WRITTEN PROBLEM:
Extract the listing in its entirety, keeping each line identical to the original.

AVAILABLE DATA:
********************

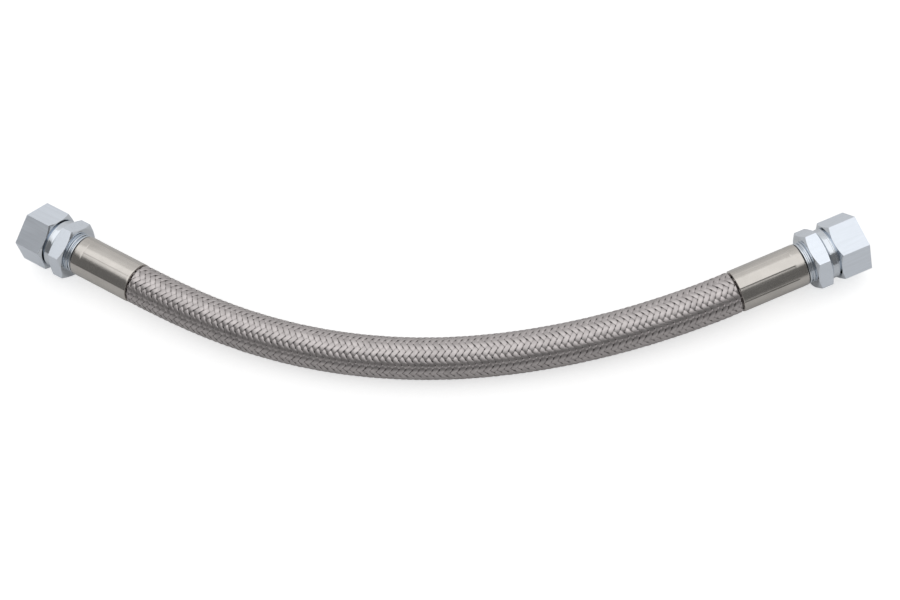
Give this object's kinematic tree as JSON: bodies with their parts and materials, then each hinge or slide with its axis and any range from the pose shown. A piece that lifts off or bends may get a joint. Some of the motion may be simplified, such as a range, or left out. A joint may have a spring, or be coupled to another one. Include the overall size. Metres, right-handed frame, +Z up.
{
  "type": "braided fuel line",
  "caption": "Short flexible fuel hose with a stainless wire braid, a crimped ferrule and a swivel union nut on each end.",
  "frame": {"origin": "on the floor, under the centre of the line's footprint as it lies", "axes": "+X along the line from the left fitting to the right one, +Y towards the side that both ends bend to, +Z up"},
  "size_m": [0.348, 0.0744, 0.0261],
  "materials": {
    "rubber": "black nitrile rubber, matt",
    "wire_braid": "woven stainless wire, satin, warm grey",
    "polished_steel": "polished stainless steel with faint lengthwise crimp marks",
    "zinc_plate": "bright bluish zinc plating on machined steel"
  },
  "bodies": {
    "hose": {"inner_tube": "rubber", "wire_braid": "wire_braid", "ferrule_left": "polished_steel", "ferrule_right": "polished_steel", "insert_left": "zinc_plate", "insert_right": "zinc_plate", "o_ring_left": "rubber", "o_ring_right": "rubber"},
    "nut_left": {"swivel_nut_left": "zinc_plate"},
    "nut_right": {"swivel_nut_right": "zinc_plate"}
  },
  "joints": [
    {"name": "nut_left_swivel", "type": "hinge", "parent": "hose", "child": "nut_left", "pos_m": [-0.16895, 0.02469, 0.0134], "axis": [-0.8964, 0.4413, 0.0409], "continuous": true},
    {"name": "nut_right_swivel", "type": "hinge", "parent": "hose", "child": "nut_right", "pos_m": [0.16848, 0.02612, 0.01285], "axis": [0.8965, 0.4414, 0.0373], "continuous": true}
  ]
}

********************

EXERCISE SOLUTION:
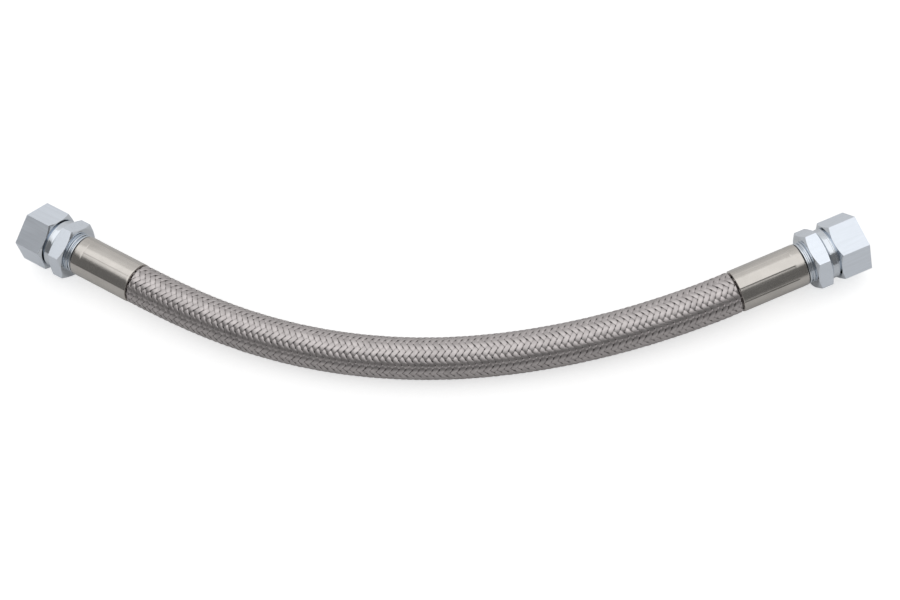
Give this object's kinematic tree as JSON: bodies with their parts and materials, then each hinge or slide with its axis and any range from the pose shown. A piece that lifts off or bends may get a joint. Some of the motion may be simplified, such as a range, or left out. A joint may have a spring, or be coupled to another one. Include the overall size. Metres, right-handed frame, +Z up.
{
  "type": "braided fuel line",
  "caption": "Short flexible fuel hose with a stainless wire braid, a crimped ferrule and a swivel union nut on each end.",
  "frame": {"origin": "on the floor, under the centre of the line's footprint as it lies", "axes": "+X along the line from the left fitting to the right one, +Y towards the side that both ends bend to, +Z up"},
  "size_m": [0.348, 0.0744, 0.0261],
  "materials": {
    "rubber": "black nitrile rubber, matt",
    "wire_braid": "woven stainless wire, satin, warm grey",
    "polished_steel": "polished stainless steel with faint lengthwise crimp marks",
    "zinc_plate": "bright bluish zinc plating on machined steel"
  },
  "bodies": {
    "hose": {"inner_tube": "rubber", "wire_braid": "wire_braid", "ferrule_left": "polished_steel", "ferrule_right": "polished_steel", "insert_left": "zinc_plate", "insert_right": "zinc_plate", "o_ring_left": "rubber", "o_ring_right": "rubber"},
    "nut_left": {"swivel_nut_left": "zinc_plate"},
    "nut_right": {"swivel_nut_right": "zinc_plate"}
  },
  "joints": [
    {"name": "nut_left_swivel", "type": "hinge", "parent": "hose", "child": "nut_left", "pos_m": [-0.16895, 0.02469, 0.0134], "axis": [-0.8964, 0.4413, 0.0409], "continuous": true},
    {"name": "nut_right_swivel", "type": "hinge", "parent": "hose", "child": "nut_right", "pos_m": [0.16848, 0.02612, 0.01285], "axis": [0.8965, 0.4414, 0.0373], "continuous": true}
  ]
}